Centers

Hélios Azoulay: composer, clarinetist, writer

Home>News>

On April 27, 2017, after introductions by Professors Miranda Spieler and Brian Schiff, Hélios Azoulay—composer, clarinetist, writer, and music director of l’Ensemble de Musique Incidental—used storytelling and music to further illuminate the subject that he’s written and played about in L’enfer aussi a son orchestre [Hell Also Has its Orchestra] and…même à Auschwitz […Even in Auschwitz]: the haunting music composed by Nazi concentration camp prisoners during World War II. “You’re surprised when you learn that there was music in the concentration camps,” Azoulay noted to his audience at the Maison de la Chimie, “You say, it’s impossible! Inconceivable! But think for another minute: music is everywhere. So why wouldn’t it have been in the camps?”

When explaining the crucial role played by music, Azoulay quoted Primo Levy, who wrote that for the prisoners, “c’est la musique qui les pousse en avant comme le vent les feuilles sèches” [it’s the music that pushes them forward, like wind does to dry leaves]. The Nazi soldiers in charge of the camps would use music to motivate and deceive: for example, in Treblinka, soldiers would play music and force prisoners to dress up as clowns in order to try to fool new arrivals into thinking that they had landed in a pleasant place. Azoulay refers to this environment as a “negative world”, one where imprisoned parents, “sang lullabies, not to put their children to sleep, but to wake them up. Lullabies for the dead, les absents. Imaginary lullabies for imaginary children. We also, right now, we’re playing for les absents.”

For the next two hours, Azoulay would walk his audience through pieces that tell their own tale of an unbearable time, an unthinkable place. He introduced the music of prisoners like Ilse Weber, a nurse in Terezin, who sang her lullaby, Wiegala, to children being led to the gas chamber; Robert Dauber, who died at 23 and wrote music that recalls the soundtracks of Golden Age, Hollywood films; Olivier Messiaen, whose Louange à l’immortalité de Jésus expresses a powerful ecstasy that still stuns; Josef Kropinski, who upon being liberated, had to leave 400 of his 700 scores behind, and then burned another 300 in order to stay warm on his long journey home. “Each one is a miracle.”
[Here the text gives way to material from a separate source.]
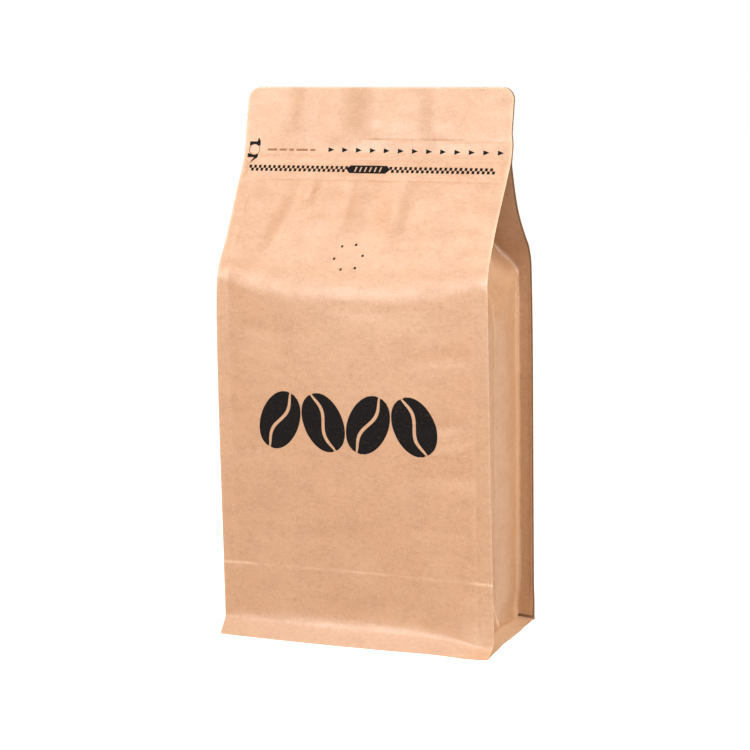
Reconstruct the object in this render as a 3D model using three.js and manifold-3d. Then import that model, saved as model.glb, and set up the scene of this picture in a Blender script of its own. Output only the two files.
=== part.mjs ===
// A shut, filled coffee bag of kraft paper with a flat bottom and two side gussets.
// Millimetres, +Z up. The bag stands on the plane z = 0 with its printed front towards -Y,
// and the origin is the middle of its foot.
import * as THREE from 'three';
import { mergeVertices } from 'three/addons/utils/BufferGeometryUtils.js';
import Module from 'manifold-3d';

// Driving dimensions, in millimetres unless the name says otherwise.
const WIDTH = 135; // over the fins at the foot
const DEPTH = 67; // front fin to back fin at the foot
const HEIGHT = 261; // foot to top edge
const FIN = 7; // width of the sealed fin on each upright corner
const PLY = 0.9; // fin thickness, front paper and gusset paper together
const ROOF_PLY = 1.6; // roof panel with the gusset paper folded against it
const SHOULDER = 173; // height at which the contents end and the roof starts
const RIDGE = 226; // height at which front and back meet, at the zip
const TOP_CORNER_RADIUS = 6;
const FORWARD_LEAN = 6; // the front fins at the shoulder, ahead of the foot
const BACK_LEAN = 0.9; // the back fins at the shoulder, ahead of the foot
const FRONT_BULGE = 4; // middle of the front panel, ahead of its fins
const BACK_BULGE = 5;
const ROOF_PUFF = 1.2; // swell of both roof panels between shoulder and zip
const FRONT_ROOF_SLOPE = 0.69; // depth lost for each millimetre of height
const BACK_ROOF_SLOPE = 0.8;
const BACK_ROOF_SAG = 4; // how far the back roof hangs below a straight line
const LIP_OFFSET = 4.4; // the lip at the ridge, ahead of the middle of the foot
const LIP_LEAN = 0.24; // the lip leans back by this much for each millimetre
const LIP_THICKNESS = 1.5; // four papers at the sides of the lip
const GABLE_REACH = 35; // how far the gusset folds in under the lip
const GUSSET_ROUND = 1; // swell of the gusset beside its fins
const GUSSET_DIP = 2; // hollow along the gusset's middle fold
const FLANGE_HEIGHT = 6.5; // seal round the foot, at front and back
const FLANGE_REACH = 4.5;
const SIDE_FLANGE_HEIGHT = 4; // the same seal at the two sides
const FLANGE_EDGE = 0.9;
const FOLD_HEIGHT = 34; // crease across the front panel
const FOLD_DEPTH = 0.35;
const EMBOSS_DEPTH = 0.35; // pressed lines of the zip and the tear strip
const EMBOSS_HEIGHTS = [218.6, 227.3, 236.3];

const GUSSET_ROOT = WIDTH / 2 - FIN;
const FRONT = -1;
const BACK = 1;
const PAPER = { color: 0xd9a578, roughness: 0.85, metalness: 0 };

// Dents under the zip: position across, height, half sizes, turn in degrees and depth.
const FRONT_DENTS = [
  { x: -26, z: 214, wide: 4, tall: 7, turn: 0, depth: 1.4 },
  { x: -44, z: 209, wide: 3.5, tall: 8, turn: 35, depth: 1.2 },
  { x: -1, z: 211, wide: 3.5, tall: 8, turn: 0, depth: 1 },
  { x: 25, z: 203, wide: 4.5, tall: 15, turn: -6, depth: 1.3 },
];
// Waves of the thin lip: each is a step across the lip, gentle on its left side.
const LIP_WAVES = [
  { x: -40, step: 0.7, half: 3 },
  { x: -8, step: 1.3, half: 3.5 },
  { x: 25, step: 0.9, half: 3 },
  { x: 55, step: 0.5, half: 3 },
];

const clamp01 = (t) => Math.min(Math.max(t, 0), 1);
const smoothStep = (from, to, t) => {
  const s = clamp01((t - from) / (to - from));
  return s * s * (3 - 2 * s);
};
const bell = (distance, half) => Math.exp(-((distance / half) ** 2));
// The lesser of two numbers, with the corner where they cross rounded over a stretch.
const softMin = (a, b, stretch) => {
  const near = Math.max(0, 1 - Math.abs(a - b) / stretch);
  return Math.min(a, b) - (stretch / 4) * near * near;
};
const softMax = (a, b, stretch) => -softMin(-a, -b, stretch);

// Half the width over the fins: widest at the foot, drawn in a little at the roof,
// with the two top corners cut round.
function halfWidth(z) {
  const taper = 0.95 * Math.max(0, 1 - z / 150);
  const waist = 0.7 * bell(z - 190, 22);
  const side = WIDTH / 2 - 0.35 + taper - waist;
  const intoCorner = Math.max(0, z - (HEIGHT - TOP_CORNER_RADIUS));
  const corner = TOP_CORNER_RADIUS - Math.sqrt(TOP_CORNER_RADIUS ** 2 - intoCorner ** 2);
  return side - corner;
}

// Middle of the thin lip, measured towards the front.
function lipMiddle(x, z) {
  const waves = LIP_WAVES.reduce(
    (sum, wave) => sum + wave.step * (x / WIDTH - 0.5 * Math.tanh((x - wave.x) / wave.half)),
    0,
  );
  const lean = LIP_LEAN * Math.max(0, z - RIDGE);
  return LIP_OFFSET - lean + waves * smoothStep(236, 246, z);
}

function dents(x, z) {
  return FRONT_DENTS.reduce((sum, dent) => {
    const turn = THREE.MathUtils.degToRad(dent.turn);
    const across = (x - dent.x) * Math.cos(turn) - (z - dent.z) * Math.sin(turn);
    const along = (x - dent.x) * Math.sin(turn) + (z - dent.z) * Math.cos(turn);
    return sum + dent.depth * bell(across, dent.wide) * bell(along, dent.tall);
  }, 0);
}

// How far the front or back panel lies from the middle plane at a place on it: the filled body,
// the sloping roof and the lip, each rounded into the next.
function panelDepth(side, x, z) {
  const inset = 1 - Math.min(1, Math.abs(x) / GUSSET_ROOT) ** 2;
  const rise = clamp01(z / SHOULDER);
  const lip = lipMiddle(x, z);
  const half = LIP_THICKNESS / 2;
  const puff = ROOF_PUFF * inset * Math.sin(Math.PI * clamp01((z - SHOULDER) / (RIDGE - SHOULDER)));
  if (side === FRONT) {
    const lean = FORWARD_LEAN * Math.sin((Math.PI / 2) * rise) ** 1.3;
    const body = DEPTH / 2 + lean + FRONT_BULGE * inset;
    const roof = LIP_OFFSET + 1.2 + FRONT_ROOF_SLOPE * (RIDGE + 0.5 - z) + puff - dents(x, z);
    return softMax(softMin(body, roof, 7), lip + half, 1.2);
  }
  const body = DEPTH / 2 - BACK_LEAN * rise + BACK_BULGE * inset;
  const sag = BACK_ROOF_SAG * Math.sin(Math.PI * clamp01((RIDGE - z) / 40));
  const roof = half - LIP_OFFSET + BACK_ROOF_SLOPE * (RIDGE - z) - sag + puff;
  return softMax(softMin(body, roof, 5), half - lip, 1.2);
}

// The seal round the foot flares outwards down to the ground.
function flare(z) {
  return FLANGE_REACH * Math.max(0, 1 - z / FLANGE_HEIGHT);
}

// Pressed lines stand in from the surface by this much.
function pressedLines(x, z) {
  const fold = FOLD_DEPTH * bell(z - FOLD_HEIGHT, 0.8);
  const inside = 1 - smoothStep(58, 64, Math.abs(x));
  return fold + EMBOSS_HEIGHTS.reduce(
    (sum, height) => sum + EMBOSS_DEPTH * inside * bell(z - height, 0.6),
    0,
  );
}

function panelPoint(side, x, z) {
  const relief = side === FRONT ? pressedLines(x, z) : 0;
  return [x, side * (panelDepth(side, x, z) + flare(z) - relief), z];
}

// A closed solid skinned over rings that all have the same number of points. Points that meet
// are merged, and triangles that this flattens to a line are dropped.
function loft(rings) {
  const count = rings[0].length;
  const triangles = [];
  for (let level = 0; level + 1 < rings.length; level += 1) {
    for (let i = 0; i < count; i += 1) {
      const next = (i + 1) % count;
      const [a, b] = [rings[level][i], rings[level][next]];
      const [c, d] = [rings[level + 1][next], rings[level + 1][i]];
      triangles.push([a, b, c], [a, c, d]);
    }
  }
  const cap = (ring, faceUp) => {
    const outline = ring.map(([x, y]) => new THREE.Vector2(x, y));
    THREE.ShapeUtils.triangulateShape(outline, []).forEach(([i, j, k]) => {
      triangles.push(faceUp ? [ring[i], ring[j], ring[k]] : [ring[k], ring[j], ring[i]]);
    });
  };
  cap(rings[0], false);
  cap(rings[rings.length - 1], true);
  const geometry = new THREE.BufferGeometry();
  geometry.setAttribute('position', new THREE.Float32BufferAttribute(triangles.flat(2), 3));
  const merged = mergeVertices(geometry, 1e-5);
  const index = Array.from(merged.index.array);
  const kept = [];
  for (let i = 0; i < index.length; i += 3) {
    const [a, b, c] = index.slice(i, i + 3);
    if (a !== b && b !== c && c !== a) kept.push(a, b, c);
  }
  merged.setIndex(kept);
  return merged;
}

function steps(from, to, count) {
  return Array.from({ length: count + 1 }, (_, i) => from + ((to - from) * i) / count);
}

// The whole outline of the bag without its gusset pockets: a ring at each height, front panel
// from left to right and then back panel from right to left.
function envelope() {
  const emboss = EMBOSS_HEIGHTS.flatMap((height) => [height - 0.9, height, height + 0.9]);
  const crease = [FOLD_HEIGHT - 1.2, FOLD_HEIGHT, FOLD_HEIGHT + 1.2];
  const cornerTurns = steps(0, Math.PI / 2, 4).slice(1);
  const heights = [
    0,
    ...steps(FLANGE_HEIGHT, FOLD_HEIGHT - 4, 2),
    ...crease,
    ...steps(FOLD_HEIGHT + 6, SHOULDER - 9, 6),
    ...steps(SHOULDER - 5, SHOULDER + 11, 5),
    ...steps(SHOULDER + 17, 213, 4),
    ...emboss,
    RIDGE - 3,
    ...steps(240, HEIGHT - TOP_CORNER_RADIUS, 3),
    ...cornerTurns.map((turn) => HEIGHT - TOP_CORNER_RADIUS * (1 - Math.sin(turn))),
  ].sort((a, b) => a - b);
  const root = GUSSET_ROOT / (WIDTH / 2);
  const across = [-1, ...steps(-root, root, 26), 1];
  const rings = heights.map((z) => {
    const half = halfWidth(z);
    const front = across.map((u) => panelPoint(FRONT, u * half, z));
    const back = across.map((u) => panelPoint(BACK, u * half, z)).reverse();
    return [...front, ...back];
  });
  return loft(rings);
}

// The space that one gusset leaves open between the fins: an upright channel as deep as the
// fins, and above the shoulder the folded gable. There the gusset leans in as far as the roof
// panels close, which is how flat paper folds, so the pocket deepens while it narrows.
function gussetPocket(side) {
  const beyond = WIDTH / 2 + 12;
  const wallParts = 8;
  const flankParts = 4;
  const top = RIDGE - 2.2;
  const reachAt = (z) => softMax(0, GABLE_REACH * ((z - SHOULDER) / (RIDGE - SHOULDER)), 3);
  const thickness = (x) => (x < GUSSET_ROOT - 0.5 ? ROOF_PLY : PLY);
  const limit = (panel, x, z) => panel * (panelDepth(panel, x, z) - thickness(x));
  const ringAt = (z, slopedFoot) => {
    const reach = z < SHOULDER - 6 ? 0 : reachAt(z);
    const crease = GUSSET_ROOT - reach;
    const flank = steps(GUSSET_ROOT, crease, flankParts);
    const xs = [beyond, ...flank];
    const front = xs.map((x) => [x, limit(FRONT, x, z)]);
    const back = xs.map((x) => [x, limit(BACK, x, z)]).reverse();
    const lowered = 1 - smoothStep(SHOULDER - 15, SHOULDER + 5, z);
    const wall = steps(0, 1, wallParts).slice(1, -1).map((t) => {
      const swell = GUSSET_ROUND * Math.abs(Math.sin(2 * Math.PI * t));
      const dip = GUSSET_DIP * Math.sin(Math.PI * t) ** 2;
      const y = THREE.MathUtils.lerp(limit(FRONT, crease, z), limit(BACK, crease, z), t);
      return [crease + (swell - dip) * lowered, y];
    });
    const footSlope = (SIDE_FLANGE_HEIGHT - FLANGE_EDGE) / FIN;
    const ring = [...front, ...wall, ...back];
    return ring.map(([x, y]) => {
      const foot = SIDE_FLANGE_HEIGHT - footSlope * (x - GUSSET_ROOT);
      return [side * x, y, slopedFoot ? foot : z];
    });
  };
  const heights = [
    ...steps(SIDE_FLANGE_HEIGHT + 5, SHOULDER - 12, 6),
    ...steps(SHOULDER - 6, SHOULDER + 12, 6),
    ...steps(SHOULDER + 18, top, 7),
  ];
  const rings = [ringAt(SIDE_FLANGE_HEIGHT, true), ...heights.map((z) => ringAt(z, false))];
  // Front to back reads clockwise from above on the right side, so its rings are turned over.
  return loft(side > 0 ? rings.map((ring) => [...ring].reverse()) : rings);
}

const wasm = await Module();
wasm.setup();

function toSolid(geometry) {
  return new wasm.Manifold(new wasm.Mesh({
    numProp: 3,
    vertProperties: Float32Array.from(geometry.attributes.position.array),
    triVerts: Uint32Array.from(geometry.index.array),
  }));
}

function toGeometry(solid) {
  const { vertProperties, triVerts } = solid.getMesh();
  const geometry = new THREE.BufferGeometry();
  geometry.setAttribute('position', new THREE.BufferAttribute(vertProperties, 3));
  geometry.setIndex(new THREE.BufferAttribute(triVerts, 1));
  geometry.computeVertexNormals();
  return geometry;
}

function makeBag() {
  const pockets = toSolid(gussetPocket(-1)).add(toSolid(gussetPocket(1)));
  const bag = new THREE.Mesh(
    toGeometry(toSolid(envelope()).subtract(pockets)),
    new THREE.MeshStandardMaterial(PAPER),
  );
  bag.name = 'bag';
  return bag;
}

const coffeeBag = new THREE.Group();
coffeeBag.add(makeBag());
export default coffeeBag;
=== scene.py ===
import math

import bpy
import numpy as np
from bpy.props import FloatProperty, FloatVectorProperty, IntProperty, PointerProperty
from mathutils import Matrix, Vector


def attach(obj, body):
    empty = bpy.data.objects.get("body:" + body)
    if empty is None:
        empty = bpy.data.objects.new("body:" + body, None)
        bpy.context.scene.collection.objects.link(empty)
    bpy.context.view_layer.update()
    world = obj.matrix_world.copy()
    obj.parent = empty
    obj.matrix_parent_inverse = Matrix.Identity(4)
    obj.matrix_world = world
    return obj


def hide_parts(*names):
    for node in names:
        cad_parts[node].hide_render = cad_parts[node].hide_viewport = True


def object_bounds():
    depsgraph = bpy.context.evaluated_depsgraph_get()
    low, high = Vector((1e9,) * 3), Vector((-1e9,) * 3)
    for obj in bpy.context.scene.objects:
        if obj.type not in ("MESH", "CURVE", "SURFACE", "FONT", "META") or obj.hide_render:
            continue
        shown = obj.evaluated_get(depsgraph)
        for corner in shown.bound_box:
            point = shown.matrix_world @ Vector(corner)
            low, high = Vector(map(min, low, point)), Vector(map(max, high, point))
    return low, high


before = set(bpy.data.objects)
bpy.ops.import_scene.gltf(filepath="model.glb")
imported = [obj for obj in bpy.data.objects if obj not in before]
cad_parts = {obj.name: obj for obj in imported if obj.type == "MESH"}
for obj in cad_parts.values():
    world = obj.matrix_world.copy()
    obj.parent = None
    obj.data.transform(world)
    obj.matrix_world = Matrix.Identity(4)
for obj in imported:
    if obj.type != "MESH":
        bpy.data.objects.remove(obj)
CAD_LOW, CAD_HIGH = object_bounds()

bl_info = {
    "name": "Kraft Coffee Bag",
    "version": (1, 0, 0),
    "blender": (4, 5, 0),
    "location": "3D View > Sidebar > Coffee Bag",
    "description": "Builds a shut, filled coffee bag of kraft paper, panel by panel",
    "category": "Add Mesh",
}

MM = 0.001
NODE = "bag"
FRONT = -1
BACK = 1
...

How can a lullaby, crooned by one woman and accompanied by a simple piano melody, echo through a space and yet feel as if it’s being sung just to you? At the end of this heartbreaking and entrancing evening, as we were urged to sing along with a playful rendition of a Kropinski air, Azoulay gave an explanation of sorts. “This is the definition of music from the other side: calling you, impolite, not to be ignored. You must not just sing. You must scream. From within your song.” This is perhaps the only way to bring back les absents, if just for a single night.